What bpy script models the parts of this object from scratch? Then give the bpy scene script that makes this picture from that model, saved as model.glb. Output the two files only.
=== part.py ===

::::

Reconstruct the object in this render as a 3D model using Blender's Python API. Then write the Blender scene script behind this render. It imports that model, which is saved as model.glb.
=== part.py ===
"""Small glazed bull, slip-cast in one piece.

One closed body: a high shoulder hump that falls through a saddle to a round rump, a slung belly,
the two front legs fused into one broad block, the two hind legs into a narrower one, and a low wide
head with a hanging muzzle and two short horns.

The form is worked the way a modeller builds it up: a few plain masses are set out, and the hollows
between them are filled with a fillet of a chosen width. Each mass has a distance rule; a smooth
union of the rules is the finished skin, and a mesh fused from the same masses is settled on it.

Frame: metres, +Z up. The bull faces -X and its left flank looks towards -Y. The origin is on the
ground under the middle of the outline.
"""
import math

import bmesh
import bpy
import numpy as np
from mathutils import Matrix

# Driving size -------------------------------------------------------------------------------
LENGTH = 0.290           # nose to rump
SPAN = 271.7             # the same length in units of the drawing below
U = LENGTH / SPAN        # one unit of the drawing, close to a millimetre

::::

- [Exercise directions] Return, unchanged, the run of lines above that opens with the line containing "Reconstruct the object" and closes with the line containing "U = LENGTH /". Include both.

- [The output]
Reconstruct the object in this render as a 3D model using Blender's Python API. Then write the Blender scene script behind this render. It imports that model, which is saved as model.glb.
=== part.py ===
"""Small glazed bull, slip-cast in one piece.

One closed body: a high shoulder hump that falls through a saddle to a round rump, a slung belly,
the two front legs fused into one broad block, the two hind legs into a narrower one, and a low wide
head with a hanging muzzle and two short horns.

The form is worked the way a modeller builds it up: a few plain masses are set out, and the hollows
between them are filled with a fillet of a chosen width. Each mass has a distance rule; a smooth
union of the rules is the finished skin, and a mesh fused from the same masses is settled on it.

Frame: metres, +Z up. The bull faces -X and its left flank looks towards -Y. The origin is on the
ground under the middle of the outline.
"""
import math

import bmesh
import bpy
import numpy as np
from mathutils import Matrix

# Driving size -------------------------------------------------------------------------------
LENGTH = 0.290           # nose to rump
SPAN = 271.7             # the same length in units of the drawing below
U = LENGTH / SPAN        # one unit of the drawing, close to a millimetre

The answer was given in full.